### Work to do
Among the entries below, count the lines where the string "This" occurs, and give only the number.

Entries with model source code:
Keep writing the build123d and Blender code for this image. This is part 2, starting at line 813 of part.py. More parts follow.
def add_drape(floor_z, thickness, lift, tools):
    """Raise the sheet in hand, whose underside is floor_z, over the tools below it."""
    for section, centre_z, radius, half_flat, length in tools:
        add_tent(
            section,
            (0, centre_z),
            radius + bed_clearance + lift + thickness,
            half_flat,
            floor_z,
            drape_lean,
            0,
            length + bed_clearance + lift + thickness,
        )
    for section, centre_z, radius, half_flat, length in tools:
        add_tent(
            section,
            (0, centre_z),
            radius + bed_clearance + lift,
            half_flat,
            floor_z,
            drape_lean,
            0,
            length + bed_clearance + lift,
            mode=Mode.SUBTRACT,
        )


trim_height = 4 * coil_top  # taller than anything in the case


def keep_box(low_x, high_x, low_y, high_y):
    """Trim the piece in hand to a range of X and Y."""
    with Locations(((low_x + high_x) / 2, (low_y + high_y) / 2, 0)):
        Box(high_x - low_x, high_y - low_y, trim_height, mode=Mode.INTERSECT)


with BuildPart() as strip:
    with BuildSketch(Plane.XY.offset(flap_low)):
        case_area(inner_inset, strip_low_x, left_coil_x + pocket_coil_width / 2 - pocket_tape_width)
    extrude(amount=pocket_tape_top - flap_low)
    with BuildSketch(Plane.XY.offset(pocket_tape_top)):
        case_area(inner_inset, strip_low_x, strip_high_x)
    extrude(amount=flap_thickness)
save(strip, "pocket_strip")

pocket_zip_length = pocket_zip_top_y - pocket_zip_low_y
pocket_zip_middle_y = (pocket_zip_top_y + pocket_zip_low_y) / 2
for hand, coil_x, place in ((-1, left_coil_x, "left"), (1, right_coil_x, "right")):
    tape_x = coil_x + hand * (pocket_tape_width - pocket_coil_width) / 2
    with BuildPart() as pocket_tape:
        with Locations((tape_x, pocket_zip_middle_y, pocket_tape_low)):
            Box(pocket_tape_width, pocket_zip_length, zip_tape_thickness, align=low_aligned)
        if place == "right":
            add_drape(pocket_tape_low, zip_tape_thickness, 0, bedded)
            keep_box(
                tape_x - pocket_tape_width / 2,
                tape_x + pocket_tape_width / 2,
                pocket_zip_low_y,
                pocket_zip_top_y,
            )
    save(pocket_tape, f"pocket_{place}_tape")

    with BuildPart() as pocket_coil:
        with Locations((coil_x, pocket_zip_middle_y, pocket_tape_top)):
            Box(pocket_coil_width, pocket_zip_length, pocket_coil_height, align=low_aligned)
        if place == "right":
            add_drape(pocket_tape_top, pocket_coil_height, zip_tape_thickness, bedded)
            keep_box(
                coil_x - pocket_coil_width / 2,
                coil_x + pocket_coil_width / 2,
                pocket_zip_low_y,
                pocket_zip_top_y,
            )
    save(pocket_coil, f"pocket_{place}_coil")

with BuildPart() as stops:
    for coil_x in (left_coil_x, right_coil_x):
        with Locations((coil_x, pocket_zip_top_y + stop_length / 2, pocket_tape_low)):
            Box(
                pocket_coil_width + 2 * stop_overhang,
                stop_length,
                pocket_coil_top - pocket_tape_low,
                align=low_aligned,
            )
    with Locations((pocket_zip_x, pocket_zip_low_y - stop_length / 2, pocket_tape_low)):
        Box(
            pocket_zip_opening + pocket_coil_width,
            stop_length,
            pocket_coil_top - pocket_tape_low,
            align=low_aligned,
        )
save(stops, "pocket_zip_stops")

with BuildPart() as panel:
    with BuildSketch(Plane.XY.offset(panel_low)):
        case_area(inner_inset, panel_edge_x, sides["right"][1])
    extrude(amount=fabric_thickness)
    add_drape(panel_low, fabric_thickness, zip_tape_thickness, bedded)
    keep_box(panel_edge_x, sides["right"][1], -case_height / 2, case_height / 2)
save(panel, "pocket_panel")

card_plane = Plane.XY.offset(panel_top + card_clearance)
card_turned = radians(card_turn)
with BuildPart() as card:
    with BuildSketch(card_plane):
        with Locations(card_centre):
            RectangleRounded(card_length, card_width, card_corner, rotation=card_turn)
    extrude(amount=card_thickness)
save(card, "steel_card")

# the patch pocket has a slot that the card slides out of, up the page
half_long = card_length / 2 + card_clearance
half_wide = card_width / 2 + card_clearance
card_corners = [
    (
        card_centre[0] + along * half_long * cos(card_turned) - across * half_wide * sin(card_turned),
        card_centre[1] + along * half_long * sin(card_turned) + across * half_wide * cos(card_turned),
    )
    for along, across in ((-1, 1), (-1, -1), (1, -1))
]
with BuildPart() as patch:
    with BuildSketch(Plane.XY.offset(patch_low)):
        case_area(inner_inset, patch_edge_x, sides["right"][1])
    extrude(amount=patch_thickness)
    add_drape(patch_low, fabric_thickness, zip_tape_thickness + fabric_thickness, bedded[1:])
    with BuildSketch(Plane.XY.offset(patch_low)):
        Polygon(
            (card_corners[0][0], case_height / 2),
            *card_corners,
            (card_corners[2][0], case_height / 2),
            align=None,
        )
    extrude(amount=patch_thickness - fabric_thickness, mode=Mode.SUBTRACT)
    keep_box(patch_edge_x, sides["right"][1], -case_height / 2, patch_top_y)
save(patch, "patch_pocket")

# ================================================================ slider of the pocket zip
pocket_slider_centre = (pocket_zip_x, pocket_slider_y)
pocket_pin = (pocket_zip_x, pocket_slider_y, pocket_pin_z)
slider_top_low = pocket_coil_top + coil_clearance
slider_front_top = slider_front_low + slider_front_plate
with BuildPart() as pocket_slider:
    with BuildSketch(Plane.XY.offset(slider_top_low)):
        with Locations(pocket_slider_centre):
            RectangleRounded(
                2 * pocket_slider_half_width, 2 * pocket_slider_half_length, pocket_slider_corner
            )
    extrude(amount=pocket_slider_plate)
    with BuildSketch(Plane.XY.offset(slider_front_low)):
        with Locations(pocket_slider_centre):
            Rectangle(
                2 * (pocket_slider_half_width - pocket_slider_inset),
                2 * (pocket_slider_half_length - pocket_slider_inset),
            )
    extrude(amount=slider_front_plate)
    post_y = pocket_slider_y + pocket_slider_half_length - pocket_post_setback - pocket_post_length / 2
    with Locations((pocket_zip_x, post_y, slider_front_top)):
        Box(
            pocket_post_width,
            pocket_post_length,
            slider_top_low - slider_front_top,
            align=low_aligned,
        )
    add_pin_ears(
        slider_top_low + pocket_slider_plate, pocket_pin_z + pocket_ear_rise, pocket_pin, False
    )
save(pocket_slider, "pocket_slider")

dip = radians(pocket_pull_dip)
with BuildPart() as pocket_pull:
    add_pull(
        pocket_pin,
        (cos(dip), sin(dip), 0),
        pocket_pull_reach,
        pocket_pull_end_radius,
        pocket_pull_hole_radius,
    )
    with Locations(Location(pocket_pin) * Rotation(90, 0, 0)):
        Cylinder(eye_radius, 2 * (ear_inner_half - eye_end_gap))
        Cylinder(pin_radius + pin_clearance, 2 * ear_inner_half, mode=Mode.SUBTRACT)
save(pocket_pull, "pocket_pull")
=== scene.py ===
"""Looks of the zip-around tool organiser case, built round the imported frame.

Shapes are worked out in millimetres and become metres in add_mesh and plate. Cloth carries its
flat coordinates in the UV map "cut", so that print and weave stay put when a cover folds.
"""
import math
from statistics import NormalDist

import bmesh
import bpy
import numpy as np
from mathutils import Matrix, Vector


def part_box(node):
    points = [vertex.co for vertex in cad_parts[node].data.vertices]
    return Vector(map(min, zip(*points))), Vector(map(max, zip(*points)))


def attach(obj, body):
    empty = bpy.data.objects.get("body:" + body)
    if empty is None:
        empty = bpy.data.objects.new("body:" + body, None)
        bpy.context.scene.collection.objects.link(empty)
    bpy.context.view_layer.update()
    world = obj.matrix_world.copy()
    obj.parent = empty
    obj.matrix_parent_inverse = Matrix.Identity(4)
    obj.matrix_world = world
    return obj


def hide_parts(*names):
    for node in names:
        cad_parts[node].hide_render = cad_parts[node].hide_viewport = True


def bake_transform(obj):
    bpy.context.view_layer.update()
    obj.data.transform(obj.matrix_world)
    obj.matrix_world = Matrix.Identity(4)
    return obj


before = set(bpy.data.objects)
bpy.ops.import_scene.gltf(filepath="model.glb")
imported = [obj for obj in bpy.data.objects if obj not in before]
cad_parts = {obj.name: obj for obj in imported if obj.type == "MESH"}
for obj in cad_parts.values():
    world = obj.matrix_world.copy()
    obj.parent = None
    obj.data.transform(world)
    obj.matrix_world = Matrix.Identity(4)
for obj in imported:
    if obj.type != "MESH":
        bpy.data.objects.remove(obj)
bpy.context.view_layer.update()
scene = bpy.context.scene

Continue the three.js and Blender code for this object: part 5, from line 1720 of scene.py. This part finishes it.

### The answer
2